岁月绵绵红薯香

齐鲁晚报     2023年11月07日
  □王晓燕

  亲戚送来一些老家的红薯,在这寒意袭人的傍晚,煮上一锅红薯粥,心里有种说不出的安妥。家乡的红薯土疙瘩一般,长相粗蠢,质地坚硬,但若熟透泡在米汤里,那白瓤就变成了面糊状,比板栗还要香甜。米和薯都是泥土里长出来的食物,没有人拒绝得了这来自大地的恩赐。
  父辈们对红薯有极深的感情,困难时期产量高的红薯是救命粮,小说《活着》里福贵的哑女为了一块地瓜能和人拼命。到我们这一代,红薯已经是锦上添花的粗粮了。口袋里揣几个热乎乎的蒸红薯,上学路上边走边吃,那份甜美和读书的滋味有几分相似。记得我念师范时,同学阿芝带的零食是红薯干。这种薯干做法极简单,红薯煮熟后切成方块长条,晒干即成。大概是因为山里的土壤好,她母亲做的薯干软糯清香。有个阿婆经常来寝室兜售各种小零食,阿芝从不为所动,别的女生吃话梅、葡萄干,她就嚼她的红薯干,一边埋头认真写读书笔记。若干年后,这位山里妹子考研去了上海,成为我们班学历最高的人,我觉得简素的红薯干功不可没。
  关于吃红薯,又想到我的同事小霞。那时候我们刚毕业参加工作,工资很低,为了省钱,我俩结伴到小镇上花三十元钱买回百斤红薯。每天傍晚,小霞给煤炉生火,淘米,洗红薯,熬粥。当红薯的香味弥漫在大院里,我和另外两个年轻同事也拿着碗去凑热闹。
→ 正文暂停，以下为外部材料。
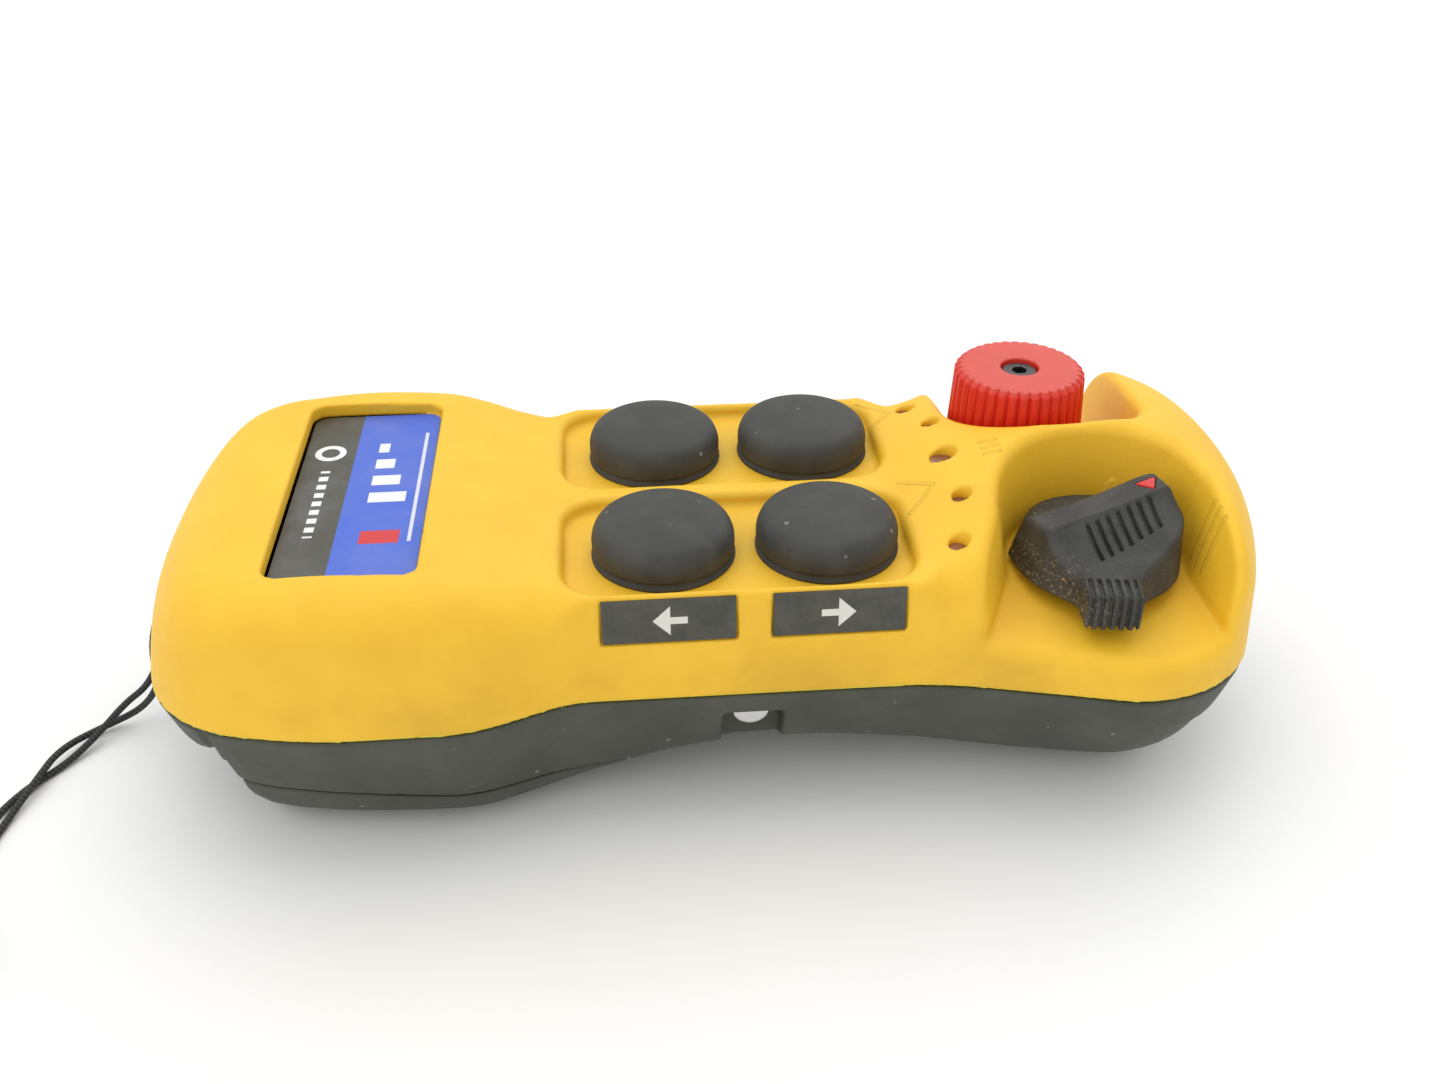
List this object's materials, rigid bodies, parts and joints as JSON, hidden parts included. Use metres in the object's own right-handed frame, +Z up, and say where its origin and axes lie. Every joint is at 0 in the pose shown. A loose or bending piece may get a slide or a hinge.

说说笑笑间,一碗滚烫的红薯粥驱散了寒意和冷寂。彼时,小霞刚刚失去了母亲,瘦弱的她担起了抚养弟妹的重任,是红薯粥温暖了那个冬天。
  学校对面有卖烤红薯的,那香味老远就勾着你。摊主是位高个子的中年妇女,因为常买她家的红薯,见了面就像熟人一样笑笑。有一次我下班时,看见一个穿着校服的男孩站在她身旁。男孩大方地替她卖红薯,她拿着饭盒在吃晚饭。我问,儿子?她略带羞涩地点点头。我知道了她是一位陪读的母亲,有个懂事又优秀的儿子。难怪她烤的红薯甜如蜜,想来心里充满爱意的人,做出的食物都带着幸福的味道吧。
  我喜欢红薯,不仅是因为它的香甜绵软,还有关于它的许多记忆:和父母一起挖红薯,和伙伴们在火堆里烤红薯,和外婆一起搓薯粉熬糖丝,和女儿在雪地里捧着一块冒着热气的红薯分享……那些萦绕在岁月里的绵绵薯香,都是让人舍不掉的美好故事。